We iteratively search and modify a tree $m$ rooted at some $s_{\text{root}}\in\mathcal{S}$. Each search in $m$ begins at $s_0 = s_{\text{root}}$, corresponds to a sequence $t = (t_i)_{i=1..\ell}$ of transitions as defined above.

Inside $m$, we identify states by a canonical path from $s_{\text{root}}$. Given the decomposition of each reward function as $$r(s, \cdot) = f(s, \cdot) + k(s, \cdot),$$ we store for each visited $s\in\mathcal{S}$ the following unchanging information inside $m$, in some implicit form:

  • (mut) $n(s)\in\mathbb{N}$, the frequency of $s$
  • (mut) $\tilde{r}(s, \cdot): \mathcal{A}(s)\to\mathbb{R}$, our best estimate for $r(s, \cdot)$
    • initially $f(s, \cdot)$, and $\tilde{r}(s, a)$ is replaced by $f(s, a) + k(s, a)$ when $(s, a)$ is visited
  • $p_\theta(s, \cdot): \mathcal{A}(s)\to\mathbb{R}$ Additionally, for each $a\in\mathcal{A}(s)$ taken from $s$ during the any search through $m$, we store:
  • (mut) $n(s, a)\in\mathbb{N}$, the frequency of $(s, a)$
  • (mut) $\gamma(s, a)$ described below. Here, $\gamma(s, a)$ is the total predicted max gains from $sa$ over all searches where $a$ is taken from $s$. In other words, we increment $\gamma(s, a)$ by $\tilde{g}_j^\ast$ in the following circumstance:
  • a search in $m$ corresponds to a sequence $t = (t_i)_{i=1..\ell}$
  • $t_j = (a, r_j, s_j)$ and $s_{j-1} = s$.

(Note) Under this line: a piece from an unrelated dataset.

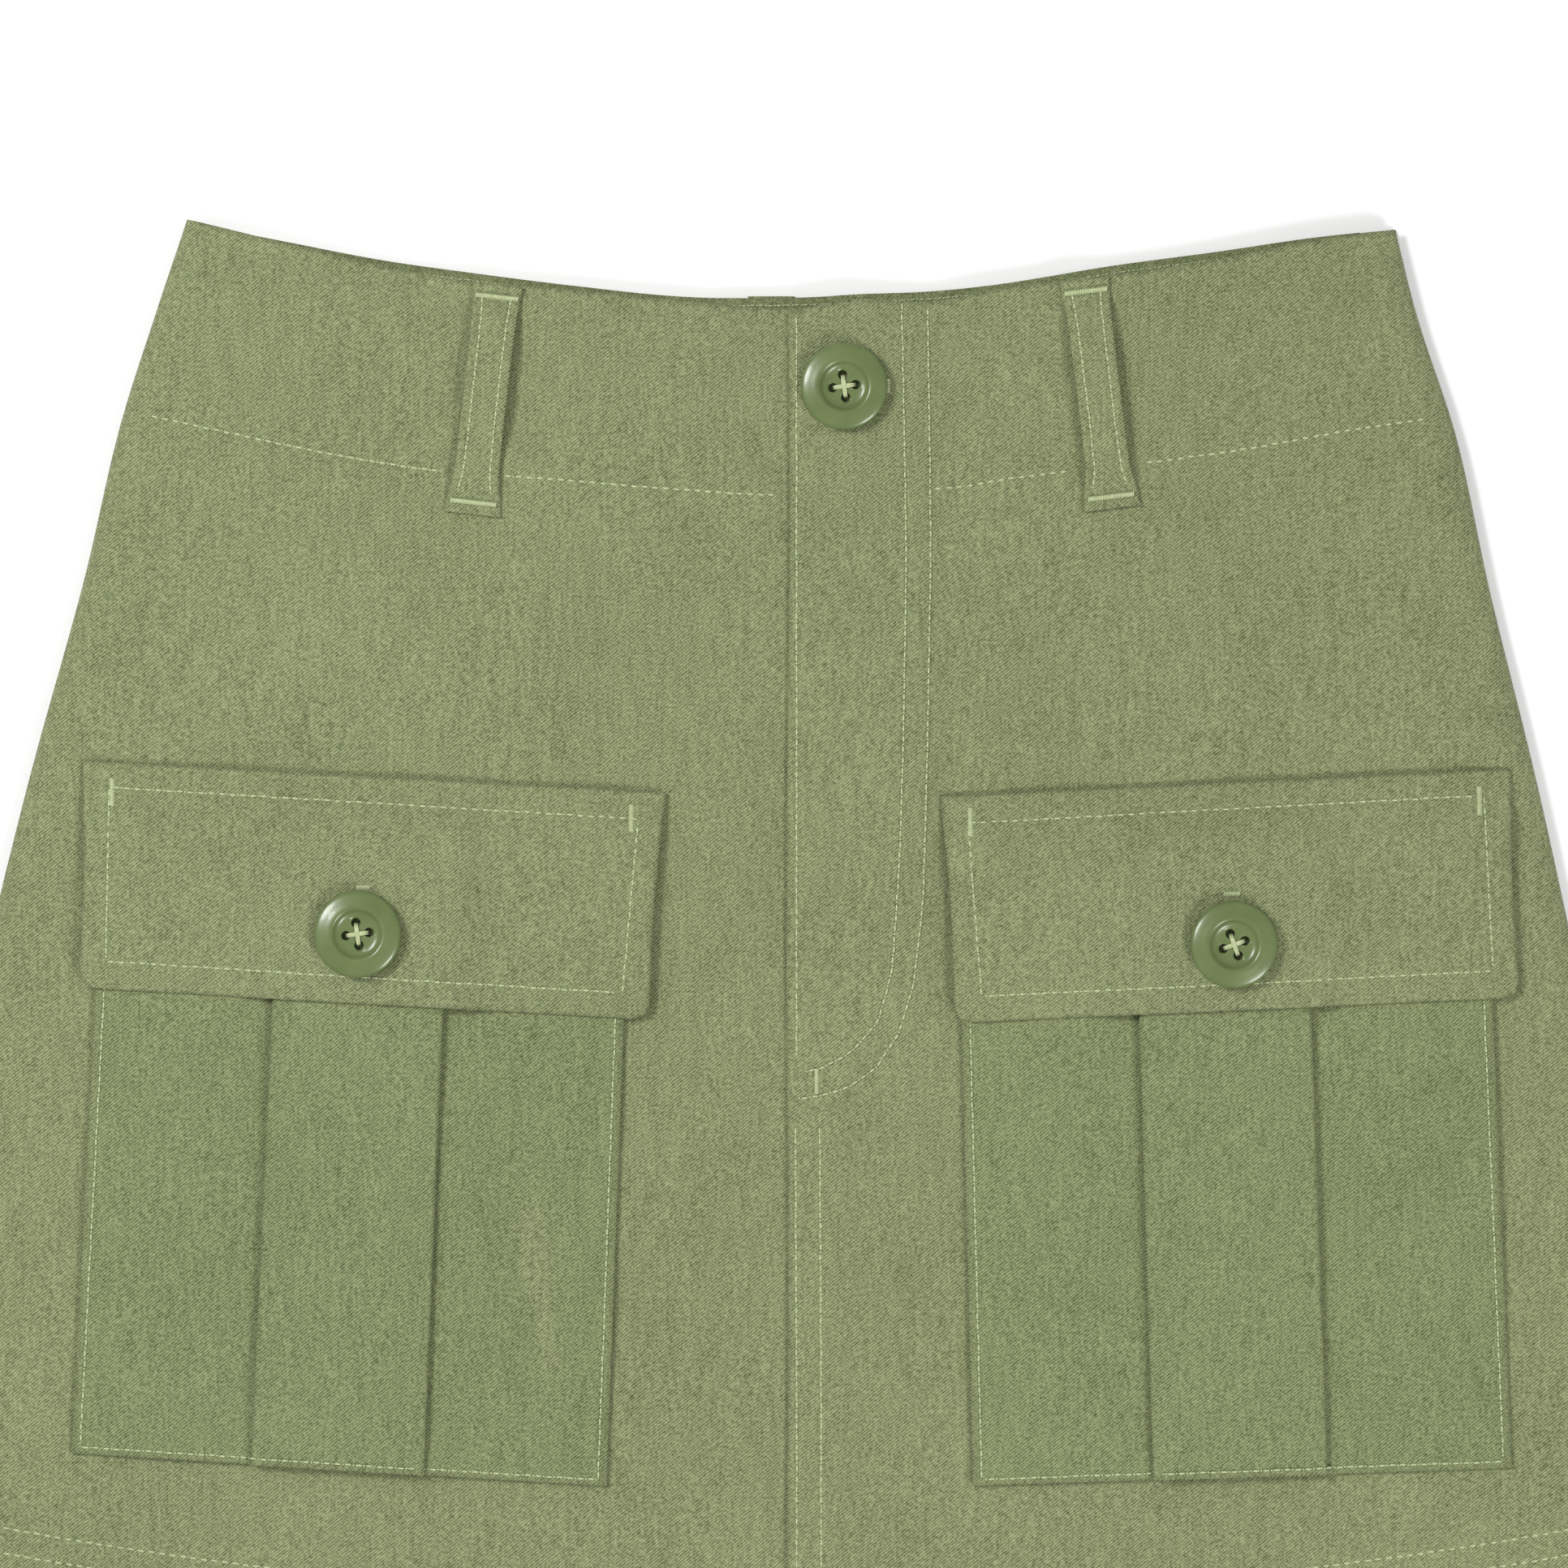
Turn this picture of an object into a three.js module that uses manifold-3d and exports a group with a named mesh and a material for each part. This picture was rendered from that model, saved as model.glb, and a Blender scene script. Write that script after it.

With tree $m$ rooted at $s_{\text{root}}$, we search $m$ for states which minimize $c$ . For our policy, we choose the upper estimate function defined by $$u(s, a) := \tilde{r}(s, a) + \overline{\gamma}(s, a) + C\cdot p(s, a)\cdot \dfrac{\sqrt{n(s)}}{1+n(s, a)}$$ where $\overline{\gamma}(s, a) = 0$ if $(s, a)$ is unvisited (i.e., $n(s, a) = 0$) and otherwise, $\overline{\gamma}(s, a) = \gamma(s, a) / n(s, a)$.